The report said this was the highest multiple since 2009.
Davy Chief Economist Conall Mac Coille, author of the report, said that these stretched valuations could be exacerbated by the Central Bank's decision to ease mortgage lending rules to four times the homebuyers' income.
He said this gave an "upside risk to the 4% house price inflation prediction for next year", adding that "this is a similar valuation multiple to the UK, where house prices are now falling due to a surge in mortgage rates above 6%".
The report, which covers the last three months of 2022, also found that the market is resilient but that annual asking price inflation slowed to 6% nationally during the period when compared with October to December 2021.
Asking price inflation for Dublin was 3.6%, and the figure was 7.6% for the rest of the country outside Dublin.

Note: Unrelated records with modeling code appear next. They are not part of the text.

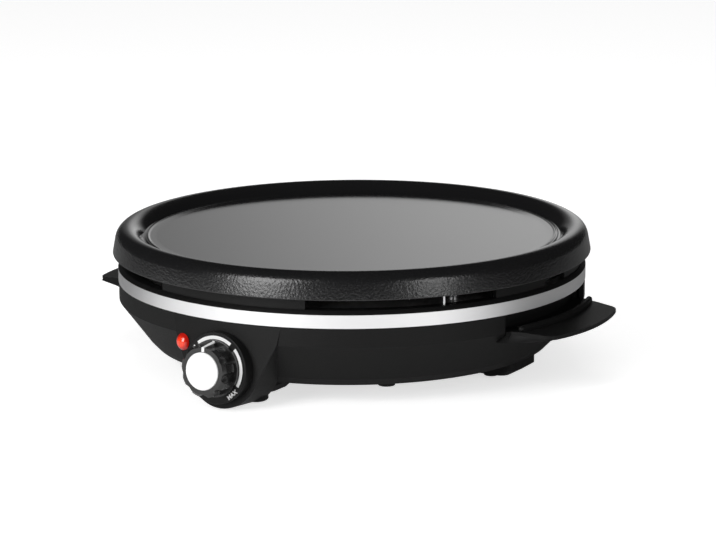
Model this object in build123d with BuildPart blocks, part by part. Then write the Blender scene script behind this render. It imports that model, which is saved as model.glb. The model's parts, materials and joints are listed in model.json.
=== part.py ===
"""Electric crepe maker: round cast cooking plate on a moulded base with a front thermostat knob.

Millimetres and degrees. The worktop is Z = 0, the knob faces -Y and the handles lie along X.
Compass angles run counter-clockwise from +X: the front is 270 degrees and the rear is 90.
"""

from build123d import *
from math import asin, cos, degrees, radians, sin, sqrt, tan
import os

# ---------------------------------------------------------------- driving dimensions
front_angle = 270.0
rear_angle = 90.0

# Heights above the worktop
floor_clearance = 14.3  # worktop to the underside of the housing
housing_height = 43.0  # underside of the housing to the trim band
band_height = 8.7
plate_gap = 10.9  # top of the band to the lower edge of the plate's skirt

# Cooking plate
plate_radius = 162.3  # lower edge of the skirt
plate_face_rise = 10.6  # skirt's lower edge to the cooking face
plate_thickness = 6.2
ridge_ring_radius = 138.4  # fine raised ring round the cooking face
ridge_ring_height = 0.4
groove_radius = 141.8  # run-off groove between the ring and the rim
groove_half_width = 1.6
groove_depth = 0.6
rim_radius = 151.9  # circle through the crest of the rim
rim_crest_rise = 16.3  # skirt's lower edge to the crest
rim_outer_round = 8.8
rim_inner_round = 7.2
rim_inner_turn = 50.0  # how far the crest's inner round turns before the straight slope
skirt_lean = 10.3
skirt_edge_round = 0.6
skirt_wall = 2.4
rim_wall = 5.0
rim_hollow_outer_foot = 5.6  # corners of the hollow under the rim, out and in from the crest circle
rim_hollow_outer_top = 2.7
rim_hollow_inner_top = 1.9
rim_hollow_inner_foot = 4.5
thread_run = 2.0  # threaded holes run on this far past their ridge or boss

# Heating element and the parts that hold it
element_radius = 98.0
element_tube_radius = 3.3
element_gap_angle = 34.0
element_gap_centre = 120.0
element_bend_radius = 9.0
element_drop = 17.0
bush_inset = 0.4  # ceramic bush to the outside of the tube
bush_length = 4.0
blade_thickness = 0.8
blade_width = 4.8
blade_length = 9.0
ridge_half_width = 7.0
ridge_height = 4.0
clip_angles = (200.0, 320.0, 50.0)
clip_thickness = 1.2
clip_width = 10.0
clip_screw_offset = 12.5
clip_screw_radius = 1.5
clip_screw_head_radius = 2.9
clip_screw_head = 2.0
clip_pad_radius = 5.0
clip_leg_start = 0.8  # clip's flat legs start this far outside the tube
clip_leg_end = 4.0  # and end this far past their screws

# Reflector pan
reflector_sheet = 0.8
reflector_radius = 146.0
reflector_rim_width = 26.0
reflector_depth = 4.8
reflector_slope_width = 10.0
reflector_slope_shift = 0.35  # keeps the sheet as thick on the slope
reflector_hole_gap = 2.5

# Posts that carry the plate
post_circle_radius = 136.0
post_angles = (330.0, 90.0, 210.0)
post_radius = 3.5
post_screw_radius = 2.0
post_boss_radius = 6.5
post_boss_height = 5.3
post_screw_head_radius = 3.8
post_screw_head = 2.6
post_lug_radius = 8.0

# Base ring
body_radius = 159.0  # outside of the trim band and of the ring's lip
band_thickness = 1.2
ring_wall = 3.0
ring_shoulder = 2.2  # height of the sloping shoulder
ring_top_radius = 157.4
ring_top_width = 7.4
ring_edge = 0.4  # small steps at the foot and the head of the shoulder
ring_shoulder_arc = 12.0
ledge_drop = 2.2  # ring's top edge to the ledge that carries the reflector
ledge_width = 10.3
ledge_thickness = 2.5
fence_thickness = 3.4  # raised walls that close the gap under the plate
fence_headroom = 1.3  # fence to the underside of the plate
fence_setback = 1.2  # from the outer edge of the ring's top
front_fence_half_angle = 20.5
side_fence_start = 5.0
side_fence_end = 22.3

# Lower housing
housing_wall = 3.0
housing_recess = 0.3  # wall set in from the face of the trim band
housing_floor_radius = 135.0
belly_radius = 139.5
belly_rise = 4.7
straight_wall = 12.5  # upright part of the wall under the band
cover_opening_radius = 92.0
cover_radius = 100.0
cover_thickness = 1.8
cover_lip = 2.0
cover_screw_circle = 96.0
cover_screw_count = 4
cover_screw_start = 45.0
cover_screw_head_radius = 3.0
cover_screw_head = 1.8
cover_screw_bite = 4.0
cover_screw_bore = 8.0
cover_rim = 3.0  # width of the lip's upright rim
cover_rim_height = 0.8
cooling_rows = 3
cooling_slots = 12  # in each row
cooling_first_circle = 38.0
cooling_row_pitch = 18.0
cooling_stagger = 15.0  # every second row is turned by this
cooling_slot_length = 14.0
cooling_slot_width = 3.0
belly_corner_rise = 0.45  # inner corners of the wall rise by these shares of its thickness
taper_corner_rise = 0.2

# Screw towers that join ring and housing
tower_circle_radius = 125.5
tower_offset = 48.5  # towers to the X axis, seen from above
tower_radius = 5.5
tower_foot = 2.8  # how far the tower's mouth stands below the floor
tower_split_height = 40.0
tower_screw_radius = 2.0
tower_screw_head_radius = 3.7
tower_web = 10.0
tower_web_depth = 4.0
tower_web_run = 2.0  # webs run on this far into the ledge
tower_peg_step = 0.5  # ring's half of a tower is this much slimmer than the housing's
tower_thread_depth = 16.0
tower_bore_depth = 40.0
tower_head_depth = 18.0  # mouth of the tower to the seat of its screw
tower_head_gap = 0.4
tower_screw_bite = 14.0
tower_screw_head = 2.6

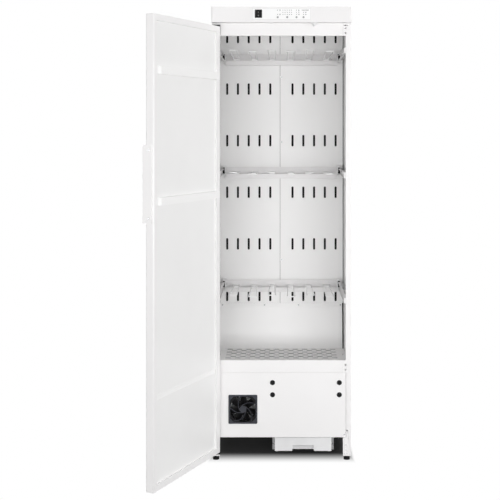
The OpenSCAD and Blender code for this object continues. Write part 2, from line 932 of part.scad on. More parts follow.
module rack_rods(z) {
  color("gainsboro")
    for (i = [0 : rods - 1]) {
      lift = 21 - rod_z - rod_drop * (i % 2);
      translate([(i - (rods - 1) / 2) * rod_pitch, bar_y, z + rod_z]) {
        rod(lift);
        // The clip that holds the rod on the bar
        translate([0, 0, -rod_z]) yz(-rod_base_w / 2, rod_base_w)
          soft_patch(-6, 0, bar_depth - sheet, rod_z + 5, [2, 0, 0, 5]);
      }
    }
}

// The black runner block at each end of a bar, with its toothed edge.
module rack_glider(z) {
  x0 = bar_l / 2;
  g = glider_clear;
  y0 = bar_y + 2;
  y1 = bar_y + bar_depth - 2;
  difference() {
    union() {
      block([x0, y0, z - bar_h + 4], [x0 + 4, y1, z + rail_h + 14]);
      block([x0, y0 - 12, z + sheet + g],
        [rail_out - sheet - g, y1, z + rail_h - sheet - g]);
      block([x0, y0, z + rail_h + g], [rail_out - 2, y1, z + rail_h + 14]);
    }
    for (i = [0 : 3])
      translate([x0 - 1, y0 - 13, z + 4.5 + i * 4.6]) rotate([0, 90, 0])
        cylinder(h = 30, r = 1.5);
  }
}

module rack_gliders(z) {
  color("black") both_sides() rack_glider(z);
}

module rack_bar_lower() { rack_bar(rack_z[0]); }
module rack_rods_lower() { rack_rods(rack_z[0]); }
module rack_gliders_lower() { rack_gliders(rack_z[0]); }
module rack_bar_middle() { rack_bar(rack_z[1]); }
module rack_rods_middle() { rack_rods(rack_z[1]); }
module rack_gliders_middle() { rack_gliders(rack_z[1]); }
module rack_bar_upper() { rack_bar(rack_z[2]); }
module rack_rods_upper() { rack_rods(rack_z[2]); }
module rack_gliders_upper() { rack_gliders(rack_z[2]); }

// ---- Cooling fan ----

// One vane: the left half of a ring that passes the hub, seen from the front.
module vane() {
  cx = -0.23 * vane_r;
  cz = 0.7 * vane_r;
  intersection() {
    translate([cx, cz]) difference() {
      circle(vane_r + vane_t / 2);
      circle(vane_r - vane_t / 2);
    }
    polygon([[-3.6, -20], [cx - 4, 90], [-90, 90], [-90, -20]]);
    circle(0.51 * grille_w);
  }
}

module grille_opening(w) {
  c = 0.29 * w;
  h = w / 2;
  polygon([
    [-h + c / 2, -h], [h - c / 2, -h], [h, -h + c / 2], [h, h - c / 2],
    [h - c / 2, h], [-h + c / 2, h], [-h, h - c / 2], [-h, -h + c / 2]
  ]);
}

module fan_grille() {
  w = grille_w;
  open_w = w - 14;
  color("dimgray") translate([-grille_x, 0, grille_z]) {
    xz(front_y - grille_t, grille_t) difference() {
      round_patch(w, w, 5);
      grille_opening(open_w);
    }
    xz(front_y, sheet) difference() {
      round_patch(w - 8.4, w - 8.4, 5.8);
      grille_opening(open_w);
    }
    xz(front_y - grille_t, grille_t + sheet) {
      for (turn = [0 : 72 : 288])
        rotate(turn) intersection() {
          vane();
          rotate(-turn) square(w - 10, center = true);
        }
      rotate(40) circle(17, $fn = 5);
    }
  }
}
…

According to the report, this means the median asking price for a home nationally is now €330,000, while the price in Dublin is €436,000 and elsewhere around the country it is €283,000.
Meanwhile, the report found quarterly asking price inflation dropped by 0.4% nationally, by 0.8% in Dublin, and by 0.2% elsewhere around the country.
However, it notes that asking prices tend to fall towards the end of the year.
MyHome.ie also stated that "the property market has proven to be resilient to a range of external pressures in 2022, but that this resilience is set to be tested next year".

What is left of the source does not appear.